De voorzieningenrechter neemt aan dat in die gevallen dat participatie verplicht is gesteld, de participatie wel enige betekenis moet hebben. Anders zou het verplicht stellen van participatie weinig zinvol zijn. Het hangt vervolgens af van de aard van het project en de impact op de omgeving wat er in redelijkheid aan participatie gedaan moet worden. Het is in eerste instantie aan het college om te beoordelen of de initiatiefnemer in redelijkheid heeft kunnen volstaan met de verrichte participatie.
16.2.
Vergunninghoudster heeft het plan aangetekend verzonden aan verzoekster en daarvan ook bewijsstukken aangeleverd bij het college.
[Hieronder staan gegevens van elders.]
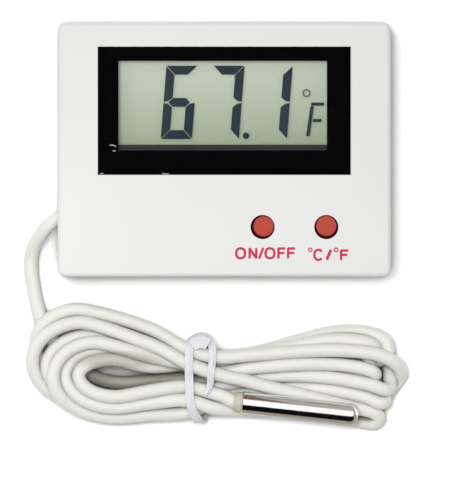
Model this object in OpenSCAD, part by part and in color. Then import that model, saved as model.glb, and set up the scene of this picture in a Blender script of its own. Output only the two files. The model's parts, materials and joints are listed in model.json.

De voorzieningenrechter is het met het college eens dat het toezenden van een brief met de strekking van het project in dit geval voldoende was. De voorzieningenrechter neemt daarbij in aanmerking dat dit plan geen grote gevolgen voor de fysieke leefomgeving heeft. Verder merkt de voorzieningenrechter nog op dat het college andere vormen van participatie, bijvoorbeeld het houden van een overleg, ook niet in redelijkheid heeft kunnen verlangen van vergunninghoudster. Het college heeft er namelijk terecht op gewezen dat verzoekster en vergunninghoudster niet met elkaar op goede voet staan en dat een goed, constructief overleg naar het lijkt niet mogelijk was geweest. Ook op de zitting bij de voorzieningenrechter is duidelijk naar voren gekomen dat een goed gesprek tussen partijen niet (meer) tot de mogelijkheden behoort. Ook om die reden acht de voorzieningenrechter de (weliswaar beperkt verrichte) participatie in voorliggend geval toch voldoende.
De bezwaargrond heeft geen redelijke kans van slagen.

Conclusie en gevolgen

17. De voorzieningenrechter is van oordeel dat de voornaamste bezwaargronden van verzoekster geen redelijke kans van slagen. De voorzieningenrechter wijst het verzoek om een voorlopige voorziening daarom af. Voor een vergoeding van het griffierecht of een veroordeling in de proceskosten bestaat dan ook geen aanleiding.

Beslissing

De voorzieningenrechter wijst het verzoek om een voorlopige voorziening af.
Deze uitspraak is gedaan door mr. M.J.M. Verhoeven, voorzieningenrechter, in aanwezigheid van mr. A. Goldebeld, griffier.
Uitgesproken in het openbaar op
griffier
voorzieningenrechter
Een afschrift van deze uitspraak is verzonden aan partijen op:

Tegen deze uitspraak staat geen hoger beroep of verzet open.

Voetnoten

1.Zie artikel 22.1, aanhef en onder a, van de Omgevingswet in samenhang met artikel 4.6, eerste lid, van de Invoeringswet Omgevingswet.
2.Dit volgt uit bijlage A behorend bij artikel 1.1 van de Omgevingswet, waarin het begrip ‘omgevingsplanactiviteit’ is gedefinieerd.
3.ABRvS 31 mei 2023, ECLI:NL:RVS:2023:2058. Deze uitspraak is weliswaar gebaseerd op de Wet algemene bepalingen omgevingsrecht (Wabo) en dus op het oude recht, maar de voorzieningenrechter is van oordeel dat deze rechtspraak ook onverkort toegepast kan worden onder de Omgevingswet.
4.Zie artikel 5.7 van de Omgevingswet, waaruit volgt dat een omgevingsvergunning voor verschillende activiteiten zowel los als gelijktijdig kan worden aangevraagd.
5.Zie ter vergelijking Rb. Gelderland 11 april 2024, ECLI:NL:RBGEL:2024:2126, waaruit ook impliciet volgt
6.ABRVS 15 februari 2023, ECLI:NL:ABRVS:2023:597.